Stream Of Thoughts, Allow me to re-introduce myself

When I started writing this blog, I had big ambitions, and high hopes. I started this blog because organically I was writing at a pace so rampant that I felt like I was making big strides of growth in my work and I feel like I had to share this with the world. So why not create a method where I could distribute my own writing at my own pace, to whoever I felt worthy of reading it? Advertise it myself, and branch out to as many people as possible. So I create the blog, and I applaud you all who took the time out of your days and appreciated the content, I really spilled my heart on the page in those pieces...however I kept holding back feeling that I'd over saturate my readers and overwhelm them if I posted too much material too quickly. So as the days went to weeks, the ripple of feedback started to weaken and at first I was discouraged, I figured you know, maybe people aren't as interested as I thought...the only determinant I have is comments left. The more comments people leave, the more effective I felt my work connected, however in my time off from posting (I never stopped writing, never will) I realized there are external factors in the process, and my job as a writer, someone who writes because he loves it, is to keep producing, so I will make it my personal duty to post a new post at least once a day...I'm The Ant From Aesop...so if I hear sounds of the cricket in response to my outings, I'll understand it's not me.

I'm Back...


Welcome To My World

Everyday we, the general public, are subjected to the same useless newspaper stories, with the main objectives of moving units, and selling subscriptions. Irrelevant articles based on gang violence and celebrity drug addictions plague today's mainstream media. I think back to the times where the craft was used as a vice of expression, and I realize that the art of the personal essay has grown decrepit. I look back at the past great authors, and as I recall them...amongst my favorites are Hughes and Baldwin; true artists. Both resemble the kind of artist I'd like to be. Not just a writer, but an artist. The mind of Picasso, and the vision of a sniper...much more than just a writer...
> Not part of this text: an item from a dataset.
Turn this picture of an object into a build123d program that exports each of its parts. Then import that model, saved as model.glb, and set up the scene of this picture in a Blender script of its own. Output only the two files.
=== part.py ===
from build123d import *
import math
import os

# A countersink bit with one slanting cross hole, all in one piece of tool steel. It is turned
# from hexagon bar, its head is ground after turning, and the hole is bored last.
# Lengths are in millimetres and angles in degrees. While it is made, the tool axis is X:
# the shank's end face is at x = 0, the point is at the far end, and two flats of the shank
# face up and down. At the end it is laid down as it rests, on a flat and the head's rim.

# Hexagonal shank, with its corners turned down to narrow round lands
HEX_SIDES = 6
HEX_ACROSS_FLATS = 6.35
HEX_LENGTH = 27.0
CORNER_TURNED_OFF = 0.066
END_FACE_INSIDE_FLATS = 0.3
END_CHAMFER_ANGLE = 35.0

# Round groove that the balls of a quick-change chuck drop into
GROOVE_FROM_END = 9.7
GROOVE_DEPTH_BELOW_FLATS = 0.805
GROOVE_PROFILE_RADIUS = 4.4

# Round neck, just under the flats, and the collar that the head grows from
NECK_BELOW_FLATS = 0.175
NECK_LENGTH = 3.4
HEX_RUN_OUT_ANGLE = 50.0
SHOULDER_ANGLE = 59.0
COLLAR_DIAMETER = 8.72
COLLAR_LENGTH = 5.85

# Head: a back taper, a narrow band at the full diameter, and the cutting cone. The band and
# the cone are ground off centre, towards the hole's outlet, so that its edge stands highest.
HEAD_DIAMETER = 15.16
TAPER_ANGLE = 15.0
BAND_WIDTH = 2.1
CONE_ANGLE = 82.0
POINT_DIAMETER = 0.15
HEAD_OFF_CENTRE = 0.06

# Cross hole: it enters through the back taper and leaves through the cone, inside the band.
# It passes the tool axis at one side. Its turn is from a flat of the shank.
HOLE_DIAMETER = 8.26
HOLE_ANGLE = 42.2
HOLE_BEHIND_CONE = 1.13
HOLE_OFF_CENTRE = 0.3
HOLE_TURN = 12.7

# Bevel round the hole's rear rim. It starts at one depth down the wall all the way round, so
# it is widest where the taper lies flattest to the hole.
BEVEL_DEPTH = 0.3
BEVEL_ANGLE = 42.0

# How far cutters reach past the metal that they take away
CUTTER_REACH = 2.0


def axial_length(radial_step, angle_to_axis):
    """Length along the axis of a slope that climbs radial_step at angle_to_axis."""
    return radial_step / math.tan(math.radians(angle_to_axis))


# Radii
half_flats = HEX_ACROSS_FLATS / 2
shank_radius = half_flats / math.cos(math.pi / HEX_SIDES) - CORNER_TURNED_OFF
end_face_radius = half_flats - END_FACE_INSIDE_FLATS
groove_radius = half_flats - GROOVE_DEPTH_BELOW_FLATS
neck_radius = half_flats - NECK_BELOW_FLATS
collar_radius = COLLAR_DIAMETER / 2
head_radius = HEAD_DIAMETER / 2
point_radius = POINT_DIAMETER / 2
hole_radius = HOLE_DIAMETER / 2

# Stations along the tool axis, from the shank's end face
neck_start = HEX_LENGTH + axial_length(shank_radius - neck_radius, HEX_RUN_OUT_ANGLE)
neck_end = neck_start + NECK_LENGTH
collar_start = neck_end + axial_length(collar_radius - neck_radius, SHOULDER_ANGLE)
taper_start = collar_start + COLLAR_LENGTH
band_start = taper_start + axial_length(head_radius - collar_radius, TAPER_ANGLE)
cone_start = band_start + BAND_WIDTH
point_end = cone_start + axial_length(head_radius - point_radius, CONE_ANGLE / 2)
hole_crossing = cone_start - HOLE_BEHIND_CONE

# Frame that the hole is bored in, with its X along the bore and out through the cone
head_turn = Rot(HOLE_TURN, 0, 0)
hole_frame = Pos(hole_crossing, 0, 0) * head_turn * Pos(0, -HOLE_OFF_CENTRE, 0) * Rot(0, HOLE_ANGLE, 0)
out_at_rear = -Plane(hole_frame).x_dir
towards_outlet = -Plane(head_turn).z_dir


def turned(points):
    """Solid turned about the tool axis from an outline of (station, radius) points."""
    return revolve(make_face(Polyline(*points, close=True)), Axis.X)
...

Gregory Calvaire-The Ant From Aesop

Tuesday, May 20, 2008

It Was All A Dream...

It Was All a Dream…

One of the biggest discouragements associated with being a journalist is censorship. The following is an article I wrote in December of 2006 that was never allowed to hit the press. It’s funny how…two and a half years have passed and it still seems relevant.

“What happens to a dream deferred?” Hughes couldn’t have asked a better question and it’s answered best by racism’s fifty year impersonation of the possum, well worthy of an Oscar. When Martin Luther King proclaimed “let freedom ring from the mighty mountains of New York,” I strongly doubt he expected the cadence of liberty to compete with the blare of fifty some odd gunshots ringing out in the streets of New York city or the monotone in the scolding voice of an all time favorite sitcom bit player, revealing his feelings regarding the African American race.
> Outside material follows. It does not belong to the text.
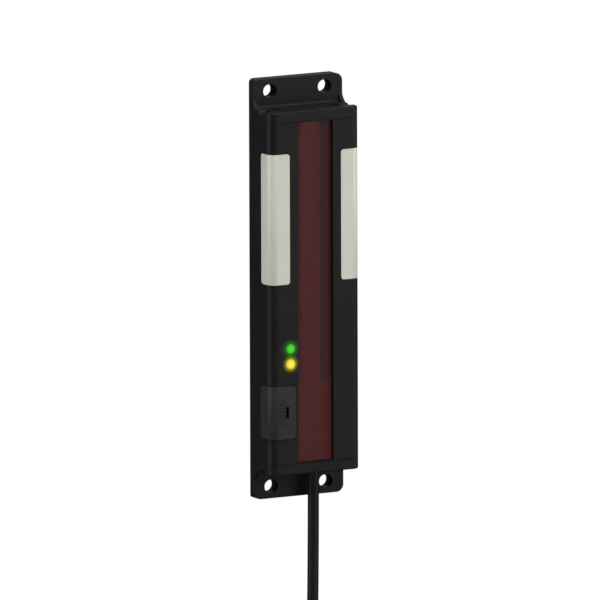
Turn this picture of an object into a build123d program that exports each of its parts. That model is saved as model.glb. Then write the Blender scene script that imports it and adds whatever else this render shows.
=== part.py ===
# Light barrier: a slim black sensor with a tall red window, two wrap-round job lamps,
# two status lights, a mode cover and a short lead that ends in a round four-pin plug.
# Frame: X to the right seen from the front, Y into the wall, Z up. The origin is the
# middle of the four mounting slots, on the back face. The front faces -Y.
from build123d import *
import math
import os

os.makedirs("parts", exist_ok=True)

# Outer body
body_width = 35.0
body_depth = 17.4
body_height = 126.0
corner_radius = 2.8
wall = 1.5

# End caps, each with a mounting tab
cap_skirt = 3.9
cap_gasket = 0.25
gasket_inset = 0.1
seal_bar_width = 1.0
cap_edge_round = 0.5
spigot_depth = 2.4
spigot_wall = 1.2
spigot_clearance = 0.2
tab_thickness = 4.7
tab_length = 9.85
tab_corner_radius = 2.7
tab_root_round = 0.8
gusset_thickness = 1.4
gusset_reach = 2.2
gusset_height = 2.8
gusset_hollow = 0.42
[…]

It all started when Kanye West went on ABC, shivering in rampant fury as he pulled up a seat next to Mike Meyers, looked directly into the live broadcasting camera with a state of odium amongst his pupils and courageously asserted that our president “does not care about black people.” Well…actually I guess we’d really have to blame Katrina because if she didn’t have a temper tantrum across New Orleans, maybe Kanye never would have flipped out on national TV. But then again…had George not been off in Iraq trying to get his hands on some oil reserves, perhaps our nation could have focused on domestic issues and contained that hurricane from wreaking a record breaking toll on the country. Or maybe Bush never would have found the gall to offer us the notion that there were “nuclear weapons,” in the Middle East as grounds to venture into Iraq in the first place if we hadn’t begun playing a game of “Where’s Waldo,” with Osama Bin Laden after we developed cravings for a scapegoat to take all responsibility for the demolition of the World Trade Center, giving George W. the “O.K.” to use any military force necessary to “make a stand against terrorism.” So in theory, 9/11 marks the day racism began to rear its ugly head again.

Ever since CNN broadcasted footage of minorities stranded on roof tops of Louisiana, eyes began squinting, fingers began pointing and a nation which once symbolized unity trickled down to a nation divided. It took a natural disaster for us to realize we weren’t fighting anyone but ourselves. The only thing terrorizing this country is the underlying prejudice which lies throughout.

I’ll go as far to provide controversial insight on the situation. Kids these days refer to each other using the “n” word in phrases such as “That’s my n****,” and “What up n****.” Anyone even a bit familiar with the civil rights movement will agree with me that Malcolm X would turn in his grave if he heard his brothers and sisters using the word that bigots once used to oppress the African American race as casual slang.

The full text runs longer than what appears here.